───── Given material
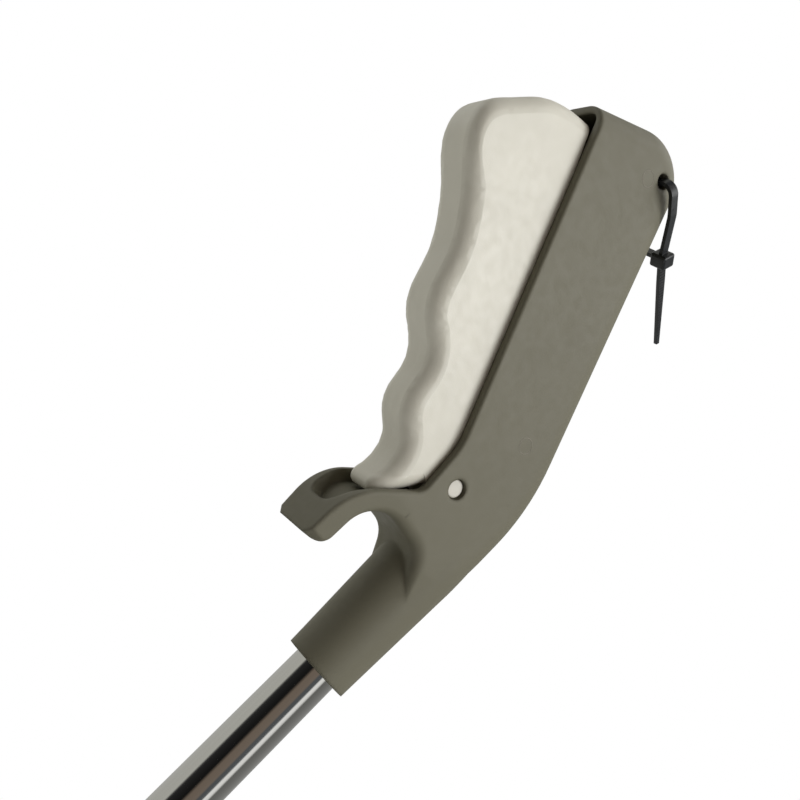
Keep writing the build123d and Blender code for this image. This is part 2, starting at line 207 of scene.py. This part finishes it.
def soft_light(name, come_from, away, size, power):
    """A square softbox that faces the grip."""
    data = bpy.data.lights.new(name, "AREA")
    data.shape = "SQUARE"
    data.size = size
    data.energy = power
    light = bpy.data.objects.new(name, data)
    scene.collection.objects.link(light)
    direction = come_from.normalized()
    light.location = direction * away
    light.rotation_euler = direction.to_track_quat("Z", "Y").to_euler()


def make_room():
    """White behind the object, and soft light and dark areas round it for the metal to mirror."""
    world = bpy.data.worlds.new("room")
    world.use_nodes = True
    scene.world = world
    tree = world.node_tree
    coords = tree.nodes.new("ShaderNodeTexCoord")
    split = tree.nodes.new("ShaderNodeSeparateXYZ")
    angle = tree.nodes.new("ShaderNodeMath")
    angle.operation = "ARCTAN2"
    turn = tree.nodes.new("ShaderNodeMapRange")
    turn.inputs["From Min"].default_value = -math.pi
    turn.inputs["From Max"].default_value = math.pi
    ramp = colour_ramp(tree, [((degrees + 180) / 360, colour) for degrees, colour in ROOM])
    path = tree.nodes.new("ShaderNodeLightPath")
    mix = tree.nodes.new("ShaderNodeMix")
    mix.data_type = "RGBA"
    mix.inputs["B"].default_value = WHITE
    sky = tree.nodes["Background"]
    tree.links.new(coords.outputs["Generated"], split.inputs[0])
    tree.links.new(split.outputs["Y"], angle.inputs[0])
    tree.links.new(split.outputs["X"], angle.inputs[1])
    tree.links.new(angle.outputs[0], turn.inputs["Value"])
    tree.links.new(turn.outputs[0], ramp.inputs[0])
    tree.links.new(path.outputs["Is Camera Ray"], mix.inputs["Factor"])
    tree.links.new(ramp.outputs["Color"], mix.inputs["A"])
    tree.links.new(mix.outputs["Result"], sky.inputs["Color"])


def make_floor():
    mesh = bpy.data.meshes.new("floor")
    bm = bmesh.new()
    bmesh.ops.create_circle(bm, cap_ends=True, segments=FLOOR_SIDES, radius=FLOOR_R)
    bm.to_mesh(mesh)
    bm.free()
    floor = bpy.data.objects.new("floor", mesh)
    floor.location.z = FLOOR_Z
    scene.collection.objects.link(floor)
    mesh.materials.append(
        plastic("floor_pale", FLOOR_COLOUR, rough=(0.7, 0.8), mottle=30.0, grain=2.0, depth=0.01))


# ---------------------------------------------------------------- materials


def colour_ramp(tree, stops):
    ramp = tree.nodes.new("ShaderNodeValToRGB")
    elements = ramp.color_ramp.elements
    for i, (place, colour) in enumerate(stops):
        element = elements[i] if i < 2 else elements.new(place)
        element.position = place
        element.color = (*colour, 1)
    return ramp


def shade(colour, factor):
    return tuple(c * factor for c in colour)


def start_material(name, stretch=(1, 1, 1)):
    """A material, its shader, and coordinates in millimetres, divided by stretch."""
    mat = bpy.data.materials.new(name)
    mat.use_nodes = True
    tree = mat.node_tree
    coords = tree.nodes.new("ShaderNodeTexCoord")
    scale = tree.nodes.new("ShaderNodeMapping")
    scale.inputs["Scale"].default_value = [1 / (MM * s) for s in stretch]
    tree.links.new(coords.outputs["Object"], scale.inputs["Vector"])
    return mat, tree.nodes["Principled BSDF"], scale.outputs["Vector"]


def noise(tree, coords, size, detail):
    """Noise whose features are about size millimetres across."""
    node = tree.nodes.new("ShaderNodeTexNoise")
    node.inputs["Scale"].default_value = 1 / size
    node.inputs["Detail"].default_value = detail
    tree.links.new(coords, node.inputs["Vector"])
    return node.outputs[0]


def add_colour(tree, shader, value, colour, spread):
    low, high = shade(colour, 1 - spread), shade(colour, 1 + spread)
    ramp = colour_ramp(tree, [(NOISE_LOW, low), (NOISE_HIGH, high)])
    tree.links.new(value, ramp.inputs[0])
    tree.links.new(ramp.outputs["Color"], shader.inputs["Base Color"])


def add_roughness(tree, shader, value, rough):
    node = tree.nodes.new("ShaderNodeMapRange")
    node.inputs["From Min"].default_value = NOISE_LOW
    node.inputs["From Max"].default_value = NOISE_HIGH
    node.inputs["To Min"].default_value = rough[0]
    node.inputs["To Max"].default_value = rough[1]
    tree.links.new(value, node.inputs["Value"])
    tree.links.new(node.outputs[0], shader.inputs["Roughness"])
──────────
Each line above must be printed exactly as it appears.

**Answer for this exercise**
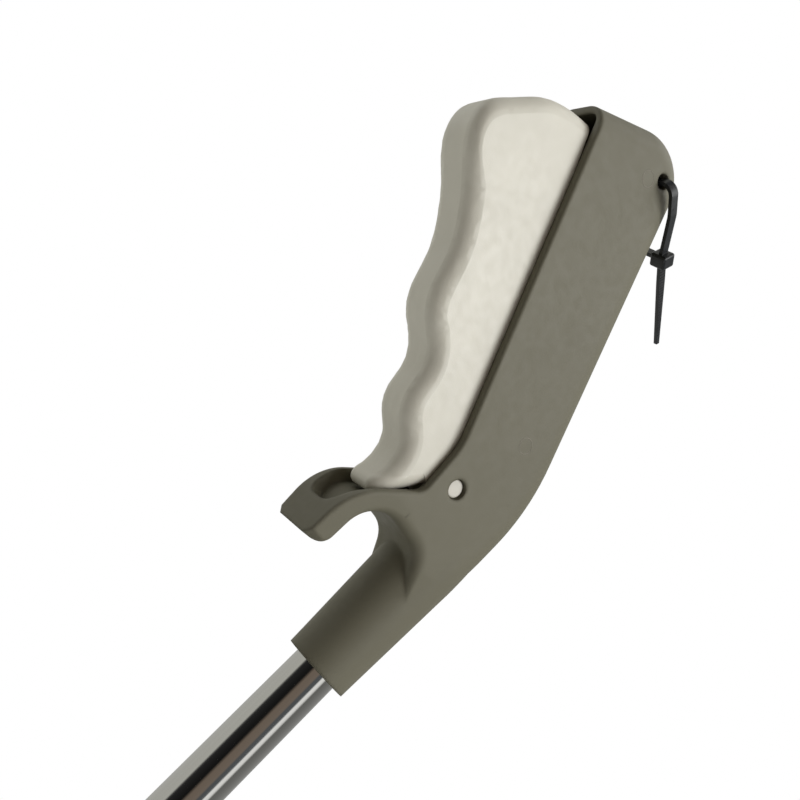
Keep writing the build123d and Blender code for this image. This is part 2, starting at line 207 of scene.py. This part finishes it.
def soft_light(name, come_from, away, size, power):
    """A square softbox that faces the grip."""
    data = bpy.data.lights.new(name, "AREA")
    data.shape = "SQUARE"
    data.size = size
    data.energy = power
    light = bpy.data.objects.new(name, data)
    scene.collection.objects.link(light)
    direction = come_from.normalized()
    light.location = direction * away
    light.rotation_euler = direction.to_track_quat("Z", "Y").to_euler()


def make_room():
    """White behind the object, and soft light and dark areas round it for the metal to mirror."""
    world = bpy.data.worlds.new("room")
    world.use_nodes = True
    scene.world = world
    tree = world.node_tree
    coords = tree.nodes.new("ShaderNodeTexCoord")
    split = tree.nodes.new("ShaderNodeSeparateXYZ")
    angle = tree.nodes.new("ShaderNodeMath")
    angle.operation = "ARCTAN2"
    turn = tree.nodes.new("ShaderNodeMapRange")
    turn.inputs["From Min"].default_value = -math.pi
    turn.inputs["From Max"].default_value = math.pi
    ramp = colour_ramp(tree, [((degrees + 180) / 360, colour) for degrees, colour in ROOM])
    path = tree.nodes.new("ShaderNodeLightPath")
    mix = tree.nodes.new("ShaderNodeMix")
    mix.data_type = "RGBA"
    mix.inputs["B"].default_value = WHITE
    sky = tree.nodes["Background"]
    tree.links.new(coords.outputs["Generated"], split.inputs[0])
    tree.links.new(split.outputs["Y"], angle.inputs[0])
    tree.links.new(split.outputs["X"], angle.inputs[1])
    tree.links.new(angle.outputs[0], turn.inputs["Value"])
    tree.links.new(turn.outputs[0], ramp.inputs[0])
    tree.links.new(path.outputs["Is Camera Ray"], mix.inputs["Factor"])
    tree.links.new(ramp.outputs["Color"], mix.inputs["A"])
    tree.links.new(mix.outputs["Result"], sky.inputs["Color"])


def make_floor():
    mesh = bpy.data.meshes.new("floor")
    bm = bmesh.new()
    bmesh.ops.create_circle(bm, cap_ends=True, segments=FLOOR_SIDES, radius=FLOOR_R)
    bm.to_mesh(mesh)
    bm.free()
    floor = bpy.data.objects.new("floor", mesh)
    floor.location.z = FLOOR_Z
    scene.collection.objects.link(floor)
    mesh.materials.append(
        plastic("floor_pale", FLOOR_COLOUR, rough=(0.7, 0.8), mottle=30.0, grain=2.0, depth=0.01))


# ---------------------------------------------------------------- materials


def colour_ramp(tree, stops):
    ramp = tree.nodes.new("ShaderNodeValToRGB")
    elements = ramp.color_ramp.elements
    for i, (place, colour) in enumerate(stops):
        element = elements[i] if i < 2 else elements.new(place)
        element.position = place
        element.color = (*colour, 1)
    return ramp


def shade(colour, factor):
    return tuple(c * factor for c in colour)


def start_material(name, stretch=(1, 1, 1)):
    """A material, its shader, and coordinates in millimetres, divided by stretch."""
    mat = bpy.data.materials.new(name)
    mat.use_nodes = True
    tree = mat.node_tree
    coords = tree.nodes.new("ShaderNodeTexCoord")
    scale = tree.nodes.new("ShaderNodeMapping")
    scale.inputs["Scale"].default_value = [1 / (MM * s) for s in stretch]
    tree.links.new(coords.outputs["Object"], scale.inputs["Vector"])
    return mat, tree.nodes["Principled BSDF"], scale.outputs["Vector"]


def noise(tree, coords, size, detail):
    """Noise whose features are about size millimetres across."""
    node = tree.nodes.new("ShaderNodeTexNoise")
    node.inputs["Scale"].default_value = 1 / size
    node.inputs["Detail"].default_value = detail
    tree.links.new(coords, node.inputs["Vector"])
    return node.outputs[0]


def add_colour(tree, shader, value, colour, spread):
    low, high = shade(colour, 1 - spread), shade(colour, 1 + spread)
    ramp = colour_ramp(tree, [(NOISE_LOW, low), (NOISE_HIGH, high)])
    tree.links.new(value, ramp.inputs[0])
    tree.links.new(ramp.outputs["Color"], shader.inputs["Base Color"])


def add_roughness(tree, shader, value, rough):
    node = tree.nodes.new("ShaderNodeMapRange")
    node.inputs["From Min"].default_value = NOISE_LOW
    node.inputs["From Max"].default_value = NOISE_HIGH
    node.inputs["To Min"].default_value = rough[0]
    node.inputs["To Max"].default_value = rough[1]
    tree.links.new(value, node.inputs["Value"])
    tree.links.new(node.outputs[0], shader.inputs["Roughness"])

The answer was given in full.